El desastre nauseabundo del régimen bolivariano y el sometimiento de los nuevos dirigentes griegos a los dictados de la troika, seguro que harán reflexionar a Pablo Iglesias y sus compañeros de aventura. Tendrán que echar las cuerdas a mojo. Antes de que las urnas revelen el verdadero alcance de Podemos, los últimos sondeos indican que su crecimiento se ha frenado en seco. Habrá que ver lo que pasa. Ciudadanos puede arrebatarle muchos vitis cabreados del centro y la derecha. Los escándalos, cada día más enrevesados, del «caso Monedero» y el oscuro asunto en Rivas Vaciamadrid de Tania Sánchez, compañera de Iglesias y protagonista de un flagrante hecho de deslealtad política con IU, unidos a los «asuntos universitarios», aún sin resolver, de Errejón y del propio Pablo Iglesias demuestran que estos politólogos de la Complutense –¿de la Universidad puede salir algo bueno?– no están tan lejos de los comportamientos de la «casta» que tanto critican. Esa percepción, aireada interesadamente por aquellos a los que ellos tanto denigran, es lo peor que les puede pasar y lo que más puede limitar su proyección inmediata.

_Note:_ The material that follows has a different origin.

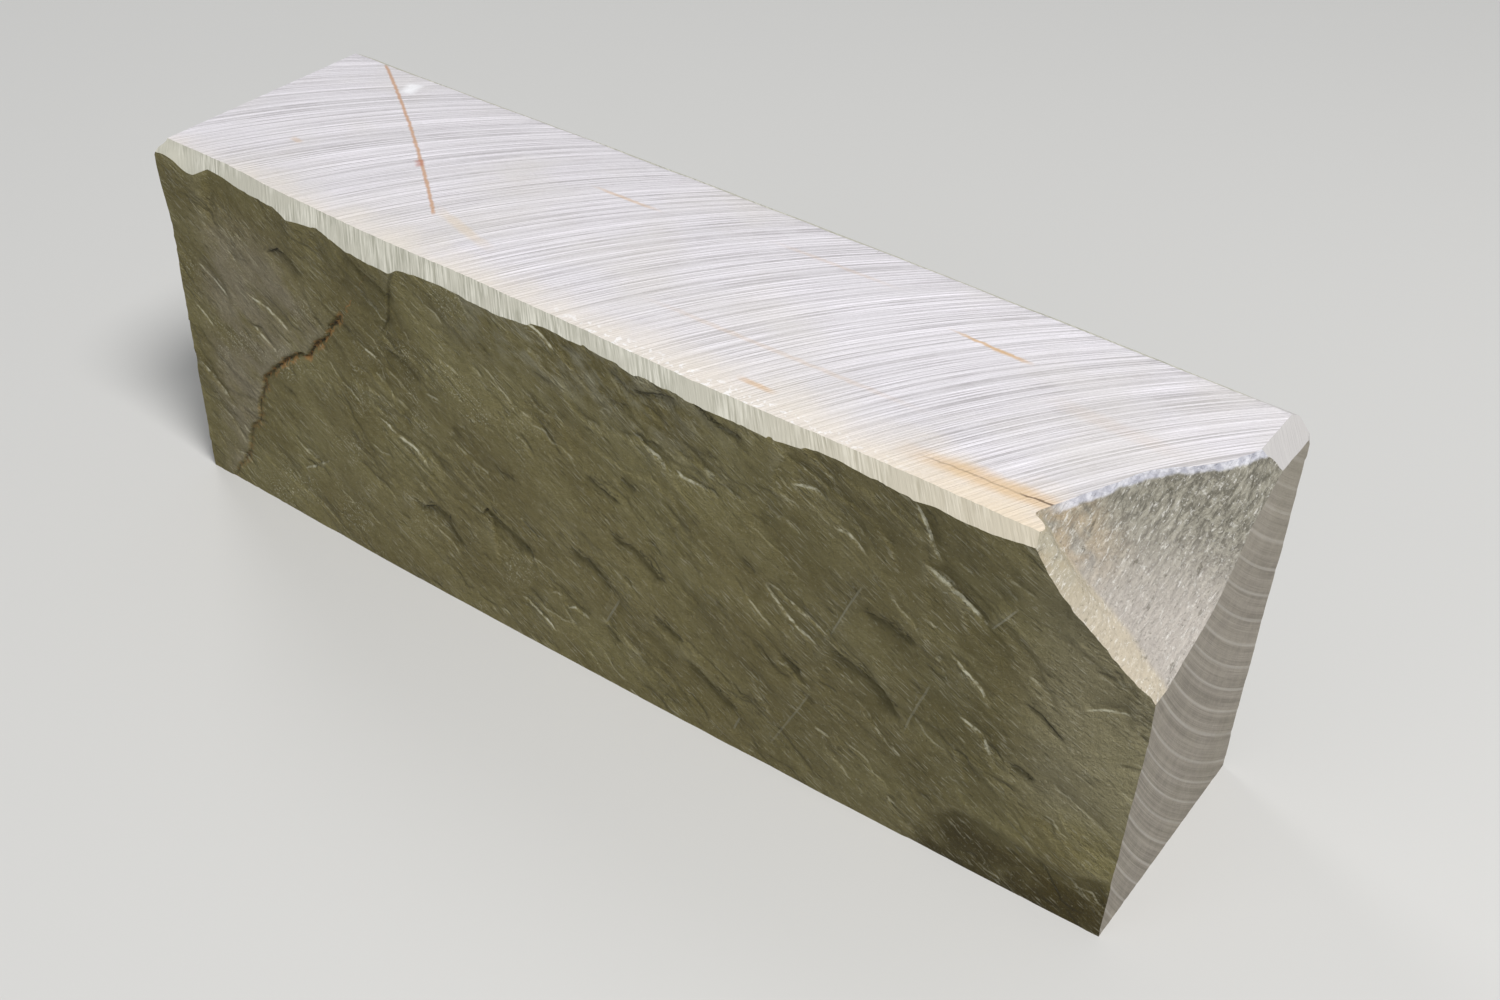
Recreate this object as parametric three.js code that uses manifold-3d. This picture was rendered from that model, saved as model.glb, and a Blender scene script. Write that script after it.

Lo que importa de Monedero no es tanto su comportamiento con Hacienda como su comportamiento ético: que tenga tanto dinero en el banco, sin explicar de dónde ni para qué, en tiempo de austeridad y en parte sacado a los pobres países del ALBA (Venezuela, Ecuador, Bolivia y Nicaragua) por unos informes desconocidos, hechos al margen de su dedicación universitaria. La corrupción sólo se combate con honradez manifiesta. La indefinición política de la organización tampoco ayuda a la hora de votar. No basta con no tener pasado para triunfar en tiempos de cambio. Hace falta algo más.